Pour les attentats de Madrid, il s’agissait d’immigrés de la 1ére génération, venus du Maroc, d’Algérie et de Tunisie. Je suis allée dans la banlieue de Tétouan, dans le Nord du Maroc, d’où provenait cinq des terroristes. Il y avait une censure totale de la part des autorités marocaines et un silence aussi absolu de la part des familles et de la communauté locale. Les familles n’étaient pas fières de la situation, et refusaient de parler.
Dans le cas des attentats de Londres en 2005, il s’agissait d’immigrés de la deuxième génération. Des homegrown terroristes. Au nom du multiculturalisme, les autorités ont dit: «Ce sont nos enfants, ils doivent être enterrés chez nous». Les enterrements ont été très médiatisés: sur les quatre kamikazes, deux ont été enterrés au Cachemire, un en Angleterre, et un quatrième corps, celui du Jamaïquain, on ne sait pas ce qu’il est devenu.
La question du corps renvoie à la celle de la légitimité de l’ennemi. Quel est l’enjeu autour du corps des djihadistes?

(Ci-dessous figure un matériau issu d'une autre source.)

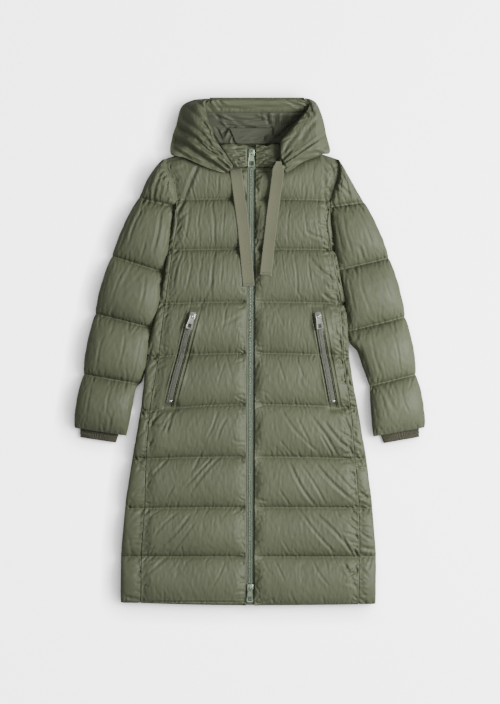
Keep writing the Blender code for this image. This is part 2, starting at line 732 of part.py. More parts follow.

Tout l’enjeu se situe autour de la légitimité de l’ennemi et de sa cause. Le «soldat» djihadiste ne représente aucun État, il n’est rien aux yeux des États attaqués. Il y a également un enjeu diplomatique. C’était le cas pour les Marocains de Madrid: le Maroc a reconnu sa responsabilité, en faisant référence aux conditions économiques qui poussaient les jeunes à émigrer, puisqu’il s’agissait d’immigrés de la première génération. Dans le cas de Mohammed Merah, des frères Kouachi et d’Amedy Coulibaly, l’Algérie et le Mali ont refusé d’accueillir le corps, car ils ont estimé qu’ils avaient grandi et avaient été radicalisés en France. Lorsque le terroriste est tué par la police c’est différent, son corps devient un objet public dont on débat. Souvent les familles ne veulent pas ou n’osent pas réclamer le corps. C’était le cas du terroriste tchétchène du marathon de Boston: personne n’en voulait, et c’est finalement un «bienfaiteur» musulman qui l’a enterré en cachette.